亀頭表皮および包皮腔粘膜の炎症のことを言います。

亀頭包皮炎と呼ぶ場合もあります。犬の包皮腔内には、ブドウ球菌や連鎖球菌などの様々な常在菌が存在しています。包皮炎とは、これらの常在菌によって引き起こされる亀頭表皮および包皮腔粘膜の炎症のことです。犬では一般的な病気ですが、猫で発生することはまれです。

犬の包皮炎の症状とは

膿液が包皮口から漏出することが多いです。

亀頭表皮および包皮粘膜は発赤、肥厚し、亀頭表面に多数の小さな顆粒を形成することがあり、黄白色クリーム状の膿液を包皮口から排出しますが、これ以外の症状を示すことは少ないとされています。少量の膿性包皮分泌物が排出される軽度の包皮炎は、多くの性成熟に達した雄犬に存在し、自然に寛解するため、臨床的意義はほとんど無いと言えます。
しかしながら、全身症状が認められる場合には、より重度の併発症の存在を考慮する必要があります。患部に熱感、不快感、あるいは疼痛があるため、交尾不能症となる場合があります。また、包皮を頻繁に舐めることで飼い主が気付くことがあります。

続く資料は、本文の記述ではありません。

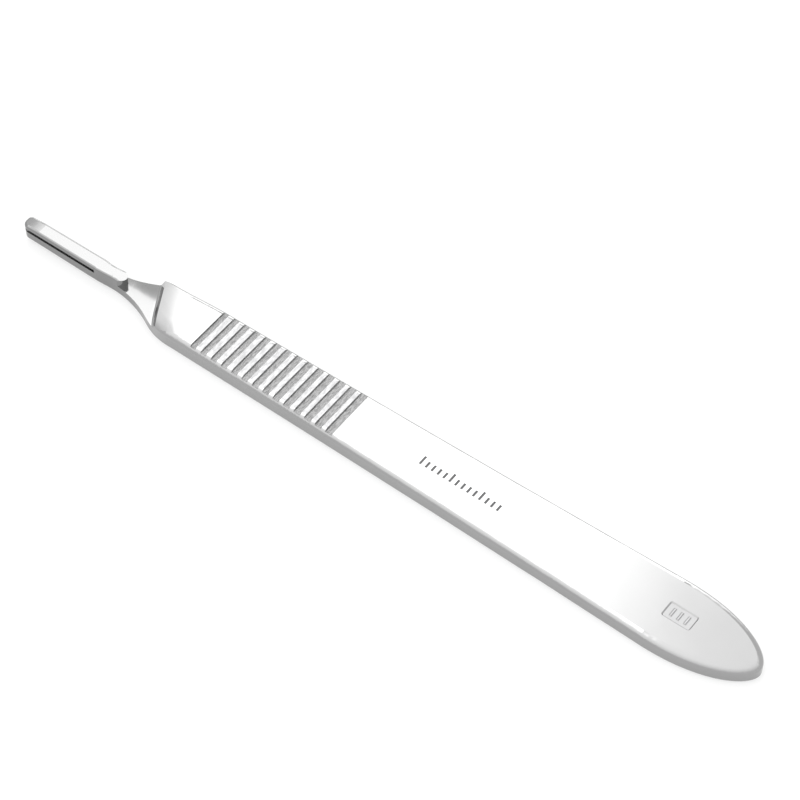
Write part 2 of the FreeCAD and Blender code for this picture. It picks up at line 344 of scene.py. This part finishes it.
def steel_material():
    """Satin stainless steel with brushing, duller milled grooves and dark etched strokes."""
    material, tree, shader = new_material("satin_steel")
    n = SteelNodes(tree)
    grooves = n.cross_grooves()
    etched = n.sunken_mark(SCALE_START, SCALE_END, SCALE_HALF_WIDTH, SCALE_FULL_DEPTH)
    stamped = n.sunken_mark(STAMP_START, STAMP_END, STAMP_HALF_WIDTH, STAMP_FULL_DEPTH)

    # Brushing along the handle, milling marks and streaks across it, grit and soft smudges
    brushing = n.noise(n.scaled(n.place, x=0.05), scale=9000.0, detail=6.0, roughness=0.65)
    milling = n.noise(n.scaled(n.place, y=0.25), scale=5200.0, detail=5.0, roughness=0.7)
    streaks = n.noise(n.scaled(n.place, y=0.35), scale=2600.0, detail=4.0, roughness=0.65)
    grit = n.noise(n.place, scale=14000.0, detail=3.0)
    smudge = n.noise(n.place, scale=130.0, detail=4.0, roughness=0.55)

    # Base colour, from the bare steel to the marks in it
    colour = n.mix_colour(smudge, STEEL_DARK, STEEL_LIGHT)
    colour = n.mix_colour(n.product(brushing, BRUSHED_SHARE), colour, BRUSHED)
    blade_end = n.ramp(n.past_ridge, BLADE_END_FROM, BLADE_END_FULL)
    colour = n.mix_colour(n.product(blade_end, BLADE_END_SHADE), colour, BLACK)
    colour = n.mix_colour(n.side_grooves(), colour, SIDE_GROOVE)
    streaked = n.ramp(streaks, LAND_NOISE_FROM, LAND_NOISE_TO)
    colour = n.mix_colour(n.lands(), colour, n.mix_colour(streaked, LAND_DARK, LAND_LIGHT))
    milled = n.ramp(milling, MILLED_NOISE_FROM, MILLED_NOISE_TO)
    colour = n.mix_colour(grooves, colour, n.mix_colour(milled, MILLED_DARK, MILLED_LIGHT))
    colour = n.mix_colour(n.product(stamped, STAMPED_SHARE), colour, STAMPED)
    colour = n.mix_colour(etched, colour, n.mix_colour(grit, ETCHED_DARK, ETCHED_LIGHT))

    # Roughness, in the same order
    rough = n.math("MULTIPLY_ADD", smudge, STEEL_ROUGH_SPREAD, STEEL_ROUGH)
    rough = n.math("MULTIPLY_ADD", brushing, STEEL_ROUGH_SPREAD, rough)
    milled_rough = n.math("MULTIPLY_ADD", milling, MILLED_ROUGH_SPREAD, MILLED_ROUGH)
    rough = n.mix(grooves, rough, milled_rough)
    rough = n.mix(stamped, rough, STAMPED_ROUGH)
    rough = n.mix(etched, rough, ETCHED_ROUGH)

    # Bumps of the brushing, the roll behind the ridge and the milling
    bent = n.bump(brushing, strength=0.25, distance=0.002 * MM)
    bent = n.bump(n.ridge_roll(), strength=1.0, distance=ROLL_DROP, normal=bent)
    bent = n.bump(n.product(milling, grooves), strength=0.6, distance=0.02 * MM, normal=bent)

    shader.inputs["Metallic"].default_value = 1.0
    n.put(shader.inputs["Base Color"], colour)
    n.put(shader.inputs["Roughness"], rough)
    n.put(shader.inputs["Normal"], bent)
    return material


def make_camera():
    """Camera on its target, with no shift and no depth of field."""
    data = bpy.data.cameras.new("camera")
    data.sensor_width = SENSOR_WIDTH
    data.lens = CAMERA_LENS
    data.clip_start = CAMERA_NEAREST
    camera = bpy.data.objects.new("camera", data)
    bpy.context.scene.collection.objects.link(camera)
    turned = Matrix.Rotation(CAMERA_AZIMUTH, 4, "Z")
    tilted = Matrix.Rotation(math.pi / 2 - CAMERA_ELEVATION, 4, "X")
    rolled = Matrix.Rotation(CAMERA_ROLL, 4, "Z")
    away = Matrix.Translation((0.0, 0.0, CAMERA_DISTANCE))
    camera.matrix_world = Matrix.Translation(CAMERA_TARGET) @ turned @ tilted @ rolled @ away
    bpy.context.scene.camera = camera


def make_floor():
    """Plain pale floor under the handle."""
    mesh = bpy.data.meshes.new("floor")
    signs = ((-1, -1), (1, -1), (1, 1), (-1, 1))
    corners = [(across * FLOOR_REACH, back * FLOOR_REACH, 0.0) for across, back in signs]
    mesh.from_pydata(corners, [], [(0, 1, 2, 3)])
    floor = bpy.data.objects.new("floor", mesh)
    floor.location.z = -FLOOR_GAP
    bpy.context.scene.collection.objects.link(floor)
    material, _, shader = new_material("pale_floor")
    shader.inputs["Base Color"].default_value = FLOOR_TONE
    shader.inputs["Emission Color"].default_value = WHITE
    shader.inputs["Emission Strength"].default_value = FLOOR_LIGHT
    shader.inputs["Roughness"].default_value = FLOOR_ROUGH
    shader.inputs["Specular IOR Level"].default_value = FLOOR_SPECULAR
    mesh.materials.append(material)


def make_world():
    """White studio: a soft window, a wide glow and a low band in even surroundings."""
    world = bpy.data.worlds.new("studio")
    world.use_nodes = True
    n = Nodes(world.node_tree)
    direction = n.output("ShaderNodeTexCoord", "Generated")
    level = n.along(direction, KEY_LEVEL)
    steep = n.along(direction, KEY_STEEP)

    # The window's right edge is bowed, and its bottom is open all the way down on the right
    bowed = n.math("ADD", level, n.product(steep, steep, KEY_BOW))
    bottom = n.math("MAXIMUM", n.ramp(steep, KEY_BOTTOM_FROM, KEY_BOTTOM_TO, 1.0, 0.0),
                    n.ramp(level, KEY_OPEN_FROM, KEY_OPEN_TO))
    window = n.product(
        n.ramp(level, KEY_LEFT_FROM, KEY_LEFT_TO),
        n.ramp(bowed, KEY_RIGHT_FROM, KEY_RIGHT_TO, 1.0, 0.0),
        n.ramp(steep, KEY_TOP_FROM, KEY_TOP_TO),
        bottom,
        n.ramp(n.along(direction, KEY_DIRECTION), 0.0, KEY_FULL, 0.0, KEY_STRENGTH))

    # The glow ends low down and on the left, and the band ends on the right
    toward = n.along(direction, GLOW_DIRECTION)
    aside = n.along(direction, GLOW_SIDE)
    glow = n.product(
        n.ramp(toward, GLOW_START, GLOW_FULL, 0.0, GLOW_STRENGTH, "LINEAR"),
        n.ramp(steep, GLOW_LOW_FROM, GLOW_LOW_TO, 1.0, 0.0),
        n.ramp(aside, GLOW_SIDE_FROM, GLOW_SIDE_TO))
    band = n.product(
        n.ramp(steep, BAND_FROM, BAND_TO, 0.0, BAND_STRENGTH),
        n.ramp(level, BAND_RIGHT_FROM, BAND_RIGHT_TO, 1.0, 0.0))

    strength = n.math("ADD", n.math("ADD", window, glow), n.math("ADD", band, SURROUND_STRENGTH))
    background = world.node_tree.nodes["Background"]
    background.inputs["Color"].default_value = WHITE
    n.put(background.inputs["Strength"], strength)
    bpy.context.scene.world = world


make_camera()
make_world()
make_floor()
steel = steel_material()
for slot in handle.material_slots:
    slot.material = steel

bpy.context.scene.view_settings.view_transform = "Standard"
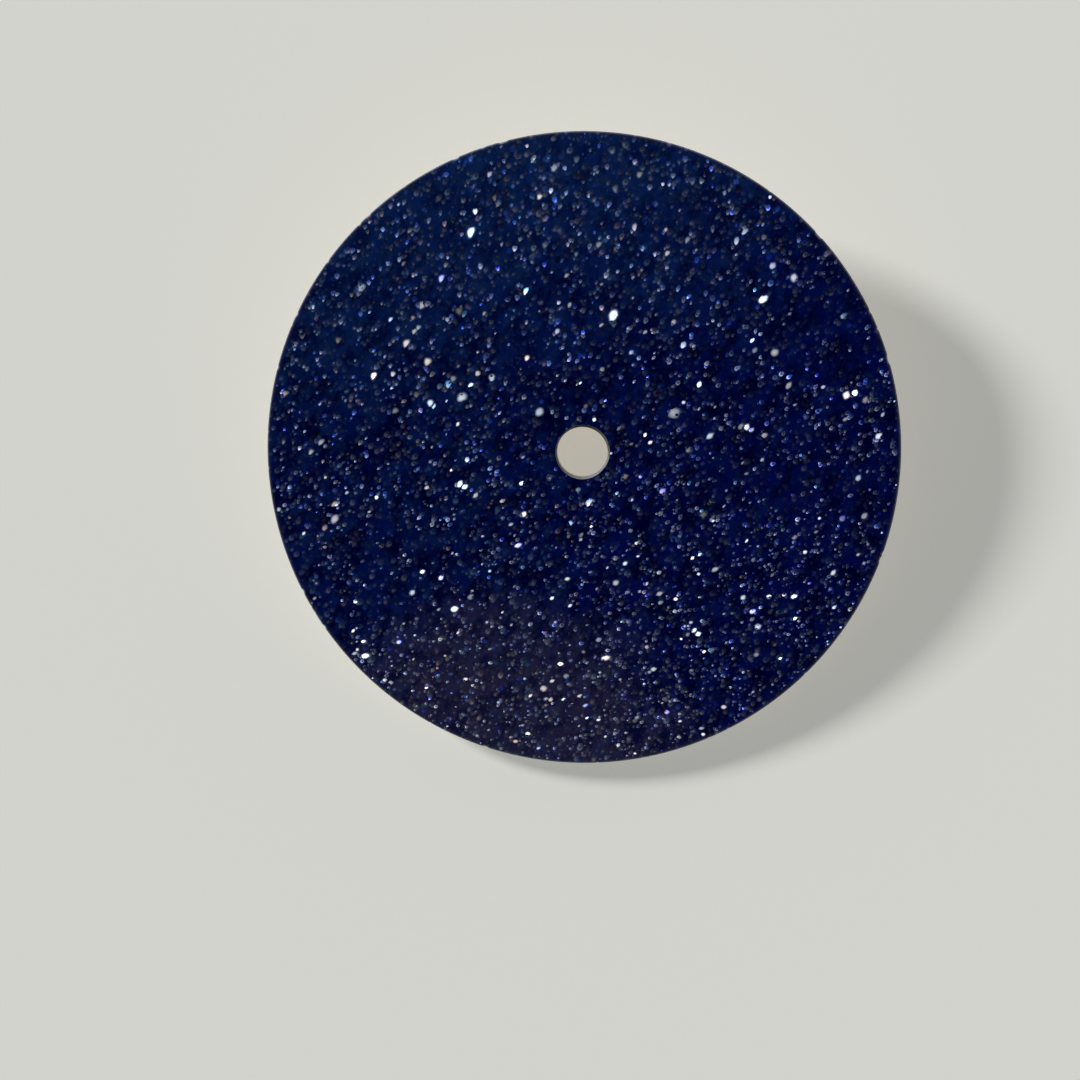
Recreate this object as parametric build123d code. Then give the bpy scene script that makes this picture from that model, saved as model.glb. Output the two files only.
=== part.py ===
from build123d import *
import math
import os

# A round watch dial: a polished aventurine glass disc bonded to a brass plate that
# carries two soldered feet. All sizes are in millimetres.
# The origin is the centre of the hole at the plate's underside, which is the face that
# sits on the movement. +Z points out of the polished face and +X runs along the line
# through both feet.

# The hole for the hour wheel's pipe, drilled through glass and brass together
centre_hole_diameter = 2.30

# Glass disc
dial_diameter = 28.5
glass_thickness = 0.50
rim_bevel = 0.06
hole_bevel = 0.04
glass_back_bevel = 0.03

# Adhesive between glass and brass
bond_thickness = 0.03
bond_edge_gap = 0.12

# Brass plate
plate_thickness = 0.40
plate_rim_inset = 0.05
plate_edge_round = 0.06
plate_hole_bevel = 0.03

# Feet, each in a round seat milled into the plate's underside
foot_edge_inset = 1.35
foot_line_offset = 1.12
foot_diameter = 0.80
foot_length = 2.30
foot_tip_bevel = 0.10
foot_head_diameter = 1.40
foot_head_thickness = 0.10
foot_neck_round = 0.05
seat_depth = 0.12
seat_clearance = 0.10

# Solder round each foot
solder_rise = 0.26
solder_sag_share = 0.55

# Levels and radii that follow from the sizes above
dial_radius = dial_diameter / 2
hole_radius = centre_hole_diameter / 2
plate_radius = dial_radius - plate_rim_inset
bond_level = plate_thickness
glass_level = bond_level + bond_thickness
foot_radius = foot_diameter / 2
foot_head_radius = foot_head_diameter / 2
seat_radius = foot_head_radius + seat_clearance
foot_circle_radius = dial_radius - foot_edge_inset
foot_reach = math.sqrt(foot_circle_radius**2 - foot_line_offset**2)

# How far every cutter runs past what it cuts
overrun = 0.20


def foot_places():
    """The two points of the plate's underside where the feet stand, left then right."""
    return [Location((side * foot_reach, foot_line_offset, 0)) for side in (-1, 1)]


def washer(outer_radius, inner_radius, level, thickness):
    """A flat round blank with a centre hole, its lower face at the given level."""
    face = Plane.XY.offset(level) * (Circle(outer_radius) - Circle(inner_radius))
    return extrude(face, thickness)


def round_edges(blank, top):
    """The circular edges of a blank's top or bottom face, the hole's first."""
    level = blank.edges().filter_by(GeomType.CIRCLE).group_by(Axis.Z)
    return level[-1 if top else 0].sort_by(SortBy.RADIUS)


def revolved(outline):
    """The solid that a closed outline in the XZ plane sweeps about the Z axis."""
    return revolve(make_face(outline), Axis.Z)


def aventurine_disc():
    """The glass, with polished bevels at the face and finer ones at the glued back."""
    disc = washer(dial_radius, hole_radius, glass_level, glass_thickness)
    disc = chamfer(round_edges(disc, top=True)[-1], rim_bevel)
    disc = chamfer(round_edges(disc, top=True)[0], hole_bevel)
    return chamfer(round_edges(disc, top=False), glass_back_bevel)


def bond_film():
    """The adhesive, kept back from both edges so that none squeezes out."""
    return washer(
        plate_radius - bond_edge_gap,
        hole_radius + bond_edge_gap,
        bond_level,
        bond_thickness,
    )


def foot_seat(place):
    """The cutter for one foot's round seat."""
    cutter = Plane.XY.offset(-overrun) * Circle(seat_radius)
    return place * extrude(cutter, seat_depth + overrun)


def base_plate():
    """The stamped plate, rounded where the punch entered, with a seat for each foot."""
    plate = washer(plate_radius, hole_radius, 0, plate_thickness)
    plate = fillet(round_edges(plate, top=False)[-1], plate_edge_round)
    plate = chamfer(round_edges(plate, top=False)[0], plate_hole_bevel)
    for place in foot_places():
        plate -= foot_seat(place)
    return plate


def foot_blank():
    """One turned foot on the Z axis: flanged head in the seat, shank, bevelled tip."""
    neck = seat_depth - foot_head_thickness
    corner = (foot_radius + foot_neck_round, neck)
    neck_end = (foot_radius, neck - foot_neck_round)
    head = Plane.XZ * Polyline(
        corner,
        (foot_head_radius, neck),
        (foot_head_radius, seat_depth),
        (0, seat_depth),
        (0, -foot_length),
        (foot_radius - foot_tip_bevel, -foot_length),
        (foot_radius, foot_tip_bevel - foot_length),
        neck_end,
    )
    neck_curve = Plane.XZ * RadiusArc(neck_end, corner, foot_neck_round)
    return revolved([head, neck_curve])


def solder_blank():
    """The solder round one foot: it fills the seat and climbs the shank in a hollow curve."""
    low = (foot_radius, -solder_rise)
    high = (seat_radius, 0)
    walls = Plane.XZ * Polyline(high, (seat_radius, seat_depth), (0, seat_depth), (0, -solder_rise), low)
    chord = math.dist(low, high)
    middle = ((foot_radius + seat_radius) / 2, -solder_rise / 2)
    sag = solder_sag_share * math.dist(middle, (foot_radius, 0)) / 2
    normal = (-solder_rise / chord, (seat_radius - foot_radius) / chord)
    waist = (middle[0] + sag * normal[0], middle[1] + sag * normal[1])
    surface = Plane.XZ * ThreePointArc(low, waist, high)
    return revolved([walls, surface]) - foot_blank()


def dial_parts():
    """Every piece in its place, under its node name."""
    left, right = foot_places()
    return {
        "aventurine_disc": aventurine_disc(),
        "bond_film": bond_film(),
        "base_plate": base_plate(),
        "dial_foot_left": left * foot_blank(),
        "dial_foot_right": right * foot_blank(),
        "solder_joint_left": left * solder_blank(),
        "solder_joint_right": right * solder_blank(),
    }


os.makedirs("parts", exist_ok=True)
for node, piece in dial_parts().items():
    export_step(piece, f"parts/{node}.step")
print(f"feet at x = +-{foot_reach:.4f}, y = {foot_line_offset:.4f}")
print(f"polished face at z = {glass_level + glass_thickness:.4f}")
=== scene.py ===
"""A blank watch dial of blue aventurine glass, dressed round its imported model.

The dial lies face up, as in the photograph: it stands on its two feet and on the lower
edge of its rim, so it is tilted a little on the pale floor. Lengths are in metres in the
dial's own frame: +Z leaves the polished face and +X runs along the line of the feet.
"""

import logging
import math
import random
from dataclasses import dataclass
from enum import Enum, IntEnum
from typing import Any, Iterable, Sequence

import bpy
from mathutils import Matrix, Vector


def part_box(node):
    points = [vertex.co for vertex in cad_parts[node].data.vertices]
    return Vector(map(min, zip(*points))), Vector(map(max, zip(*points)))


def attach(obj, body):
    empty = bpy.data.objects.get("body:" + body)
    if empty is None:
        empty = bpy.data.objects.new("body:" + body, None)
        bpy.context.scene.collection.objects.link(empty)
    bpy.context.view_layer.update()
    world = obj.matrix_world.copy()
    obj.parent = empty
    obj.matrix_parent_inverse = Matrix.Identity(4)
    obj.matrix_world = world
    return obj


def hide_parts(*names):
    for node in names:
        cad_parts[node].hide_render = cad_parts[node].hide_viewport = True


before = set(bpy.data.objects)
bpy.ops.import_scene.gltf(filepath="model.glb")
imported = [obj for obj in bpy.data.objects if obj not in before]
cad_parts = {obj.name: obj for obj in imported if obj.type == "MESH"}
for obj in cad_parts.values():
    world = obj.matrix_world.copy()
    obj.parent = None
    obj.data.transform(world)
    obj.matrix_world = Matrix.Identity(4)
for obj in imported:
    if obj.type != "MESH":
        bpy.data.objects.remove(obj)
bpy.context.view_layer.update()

MM = 0.001
BODY = "root"
LOG = logging.getLogger("watch_dial")

Plug = Any
Colour = tuple[float, float, float]
Triple = tuple[float, float, float]
Pair = tuple[float, float]


class Node(Enum):
    """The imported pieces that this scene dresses."""

    GLASS = "aventurine_disc"
    FILM = "bond_film"
    PLATE = "base_plate"
    FOOT_LEFT = "dial_foot_left"
    FOOT_RIGHT = "dial_foot_right"
    SOLDER_LEFT = "solder_joint_left"
    SOLDER_RIGHT = "solder_joint_right"


class Slot(Enum):
    """The record's material slots, which also name the materials."""

    GLASS = "aventurine_glass"
    ADHESIVE = "adhesive"
    BRASS = "plate_brass"
    COPPER = "foot_copper"
    SOLDER = "solder"


# Node trees


class Value:
    """A number that varies from point to point, with arithmetic that adds Math nodes."""

    def __init__(self, tree: "Tree", plug: Plug) -> None:
        """Keeps the tree that the value lives in and the socket that gives it."""
        self.tree = tree
        self.plug = plug

    def __add__(self, other: "Value | float") -> "Value":
        """This value plus another."""
        return self.tree.maths("ADD", self, other)

    __radd__ = __add__

    def __sub__(self, other: "Value | float") -> "Value":
        """This value minus another."""
        return self.tree.maths("SUBTRACT", self, other)

    def __rsub__(self, other: float) -> "Value":
        """A number minus this value."""
        return self.tree.maths("SUBTRACT", other, self)

    def __mul__(self, other: "Value | float") -> "Value":
        """This value times another."""
        return self.tree.maths("MULTIPLY", self, other)

    __rmul__ = __mul__

    def __truediv__(self, other: "Value | float") -> "Value":
        """This value over another."""
        return self.tree.maths("DIVIDE", self, other)

    def __rtruediv__(self, other: float) -> "Value":
        """A number over this value."""
        return self.tree.maths("DIVIDE", other, self)

    def __pow__(self, other: "Value | float") -> "Value":
        """This value to a power."""
        return self.tree.maths("POWER", self, other)

    def __lt__(self, other: "Value | float") -> "Value":
        """1 where this value is the smaller, else 0."""
        return self.tree.maths("LESS_THAN", self, other)

    def __gt__(self, other: "Value | float") -> "Value":
        """1 where this value is the larger, else 0."""
        return self.tree.maths("GREATER_THAN", self, other)

    def least(self, other: "Value | float") -> "Value":
        """The smaller of this value and another."""
        return self.tree.maths("MINIMUM", self, other)

    def most(self, other: "Value | float") -> "Value":
        """The larger of this value and another."""
        return self.tree.maths("MAXIMUM", self, other)

    def held(self) -> "Value":
        """This value held between 0 and 1."""
        return self.tree.maths("ADD", self, 0.0, clamp=True)

    def swung(self, amount: float) -> "Value":
        """How far this value lies from a half, times an amount."""
        return (self - 0.5) * amount

    def from_start(self, start: "Value | float", slope: "Value | float") -> "Value":
        """A start, plus a slope for each unit of this value."""
        return self.tree.maths("MULTIPLY_ADD", self, slope, start)

    def eased(self, low: float, high: float) -> "Value":
        """A smooth step of this value.

        Args:
            low: Where the step starts, at 0.
            high: Where it ends, at 1. It may be the lower number, for a falling step.

        Returns:
            The step as a value from 0 to 1.
        """
        sockets = {"Value": self, "From Min": low, "From Max": high}
        smooth = {"interpolation_type": "SMOOTHSTEP"}
        return Value(self.tree, self.tree.node("ShaderNodeMapRange", smooth, sockets).outputs[0])


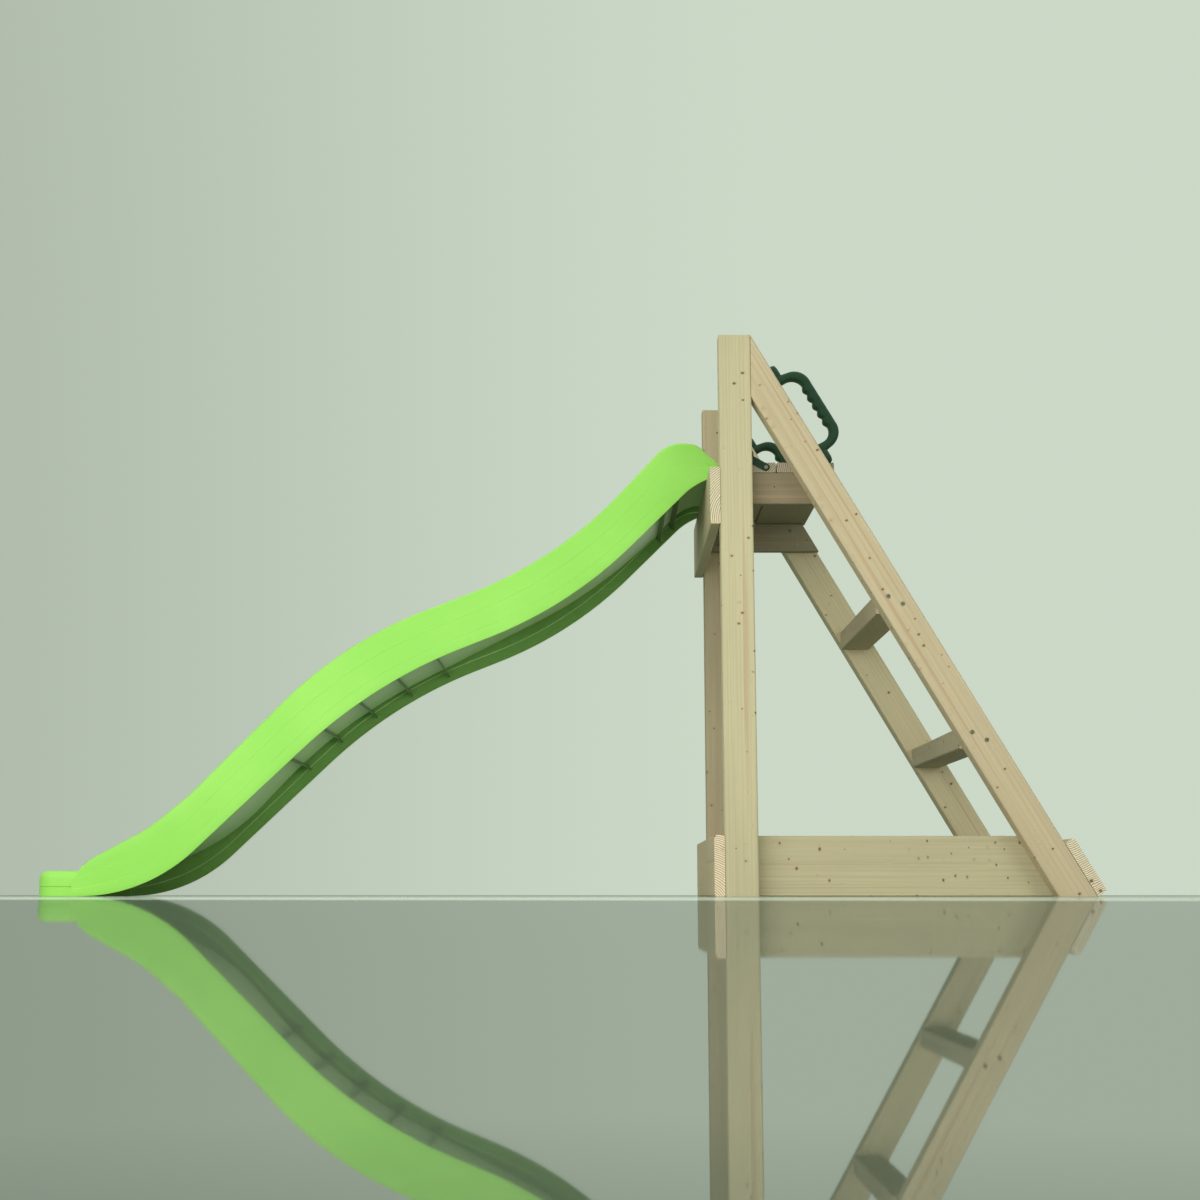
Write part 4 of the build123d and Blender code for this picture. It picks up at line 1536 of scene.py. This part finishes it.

飼い主の稟告や身体検査によって診断されます。包皮口の周辺および亀頭の先端に膿性分泌物の付着が無いか確認します。次に包皮を後方に伸展させ、包皮腔内に膿性分泌物の貯留が無いかを調べます。また、陰茎および包皮腔内に陰茎の損傷、包茎、包皮内異物、腫瘍などの発生が無いか確認します。膿性分泌物の細菌培養検査は、難治症例の薬剤感受性試験を判断するのに役立ちます。

犬の包皮炎の原因とは

細菌によって引き起こされます。

健康な状態では常在菌は悪影響を及ぼしませんが、不衛生な状態にしていたり、何らかの基礎疾患によって常在菌が増殖し、包皮へ細菌感染を引き起こします。陰茎の損傷、包茎、包皮内異物、腫瘍などの存在は、重度の包皮炎を引き起こす可能性があります。

 

 

犬の包皮炎の好発品種について

全犬種で好発します。

包皮炎は雄犬に見られる疾患で、とくに若い未去勢の雄犬に多く発症します。どの犬種でも見られます。

犬の包皮炎の予防方法について

定期的な包皮腔内の洗浄および基礎疾患の早期発見、早期治療をおこないます。

包皮炎を繰り返している場合、定期的な包皮腔内の洗浄をおこなうことで発症の予防につながる可能性があります。また、陰茎の損傷、包茎、包皮内異物、腫瘍などの基礎疾患が認められる場合、基礎疾患の早期発見、早期治療が包皮炎の予防につながる可能性があります。

犬の包皮炎の治療方法について

包皮腔内の洗浄、外用薬を塗布します。

症状が軽度であれば、治療の必要は無いと言えます。しかしながら、包皮口から多量の膿性分泌物が排出される、または包皮腔内に膿性分泌物が貯留している場合には、滅菌生理食塩液や抗菌性の諸毒液(クロルヘキシジン、ポピドンヨード、リバノール液など)を注入し、包皮腔内を外部からマッサージにより洗浄、消毒して、その液を排出することで、包皮腔内を洗浄します。これを複数回繰り返し、回収液が綺麗になった後、亀頭表面が炎症でただれている場合は、ゲンタマイシン硫酸塩などの外用抗菌薬軟膏を患部に塗布します。重度の包皮炎の場合、抗菌薬の内服をおこないます。

予後

軽度の包皮炎は、治療の実施の有無にかかわらず、再発が多いとされています。去勢手術は、生殖器からの分泌物を減少させる可能性はありますが、発生の予防にはならないとされています。